Business News of Tuesday, 30 October 2018
The Finance Minister, Ken Ofori Atta, will deliver the 2019 budget and policy statement of the government on November 15, the Speaker of Parliament Prof. Aaron Mike Oquaye announced Tuesday.
“This hopefully, will be followed by the post-budget workshop and the consideration of the sectoral budget estimates by the committees of the House,” he added.
The reading of the budget comes at a time over one million Ghanaians, according to the Centre for Socioeconomic Studies (CSS) lost their jobs since 2017.
The job cuts span the industrial, banking and mining sectors as well as the media and services sector.
Also, according to a 2015 labour force survey, over one million Ghanaians from age 15 and older are unemployed, representing a total unemployment rate of 11.9 per cent.
Of this number, about 714,916 are females, representing 57.2 per cent and 535,997 for males representing per cent.
Speaking on Morning Starr last Thursday, the Executive Director of the Institute for Fiscal Studies (IFS) Professor Newman Kwadwo Kusi said he expects the 2019 budget to focus on job creation.
“I want to see that overall, the budget is designed to create jobs. We are looking at a budget that will grow agriculture and manufacturing to create jobs,” Professor Newman Kusi said on Morning Starr Thursday.
The government in an effort to tackle the country’s teething unemployment challenge, introduced the Nations Builders Corp (NaBCo) among other measures to temporarily address the situation, security experts warn could lead to a Ghanaian version of the ‘Arab spring’.
The government has recruited over 100,000 on the NaBCo programme under seven different modules for a monthly stipend of GH¢700.
“The NABCO initiative is a very good programme and initiative,” Professor Kusi told the host of Morning Starr Francis. “However, we must ensure that after the three years, the workers get something doing from the programme.”
Professor Kusi also advised the government to cut down on the number of the social interventionist programmes it undertakes to ensure value for money.

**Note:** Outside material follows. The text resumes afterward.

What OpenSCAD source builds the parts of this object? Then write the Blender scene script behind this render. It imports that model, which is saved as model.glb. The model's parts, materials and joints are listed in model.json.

Barely two years in his administration, President Akufo-Addo has rolled out about five social interventionist programmes including, but not limited to one district, one factory, free Senior High School, Planting for food and Jobs, Youth in Afforestation and NaBCo.
“Every time the government wants to undertake major programmes, they have to go out and borrow and this is because we hardly take into consideration long-term plans for programmes or projects we embark on,” bemoaned Professor Kusi.
“All the policies the government has launched in the last year and a half or so are very good but it looks like the government is taking on too many programmes that are not well designed to create a link between agriculture and manufacturing industries,” he stressed.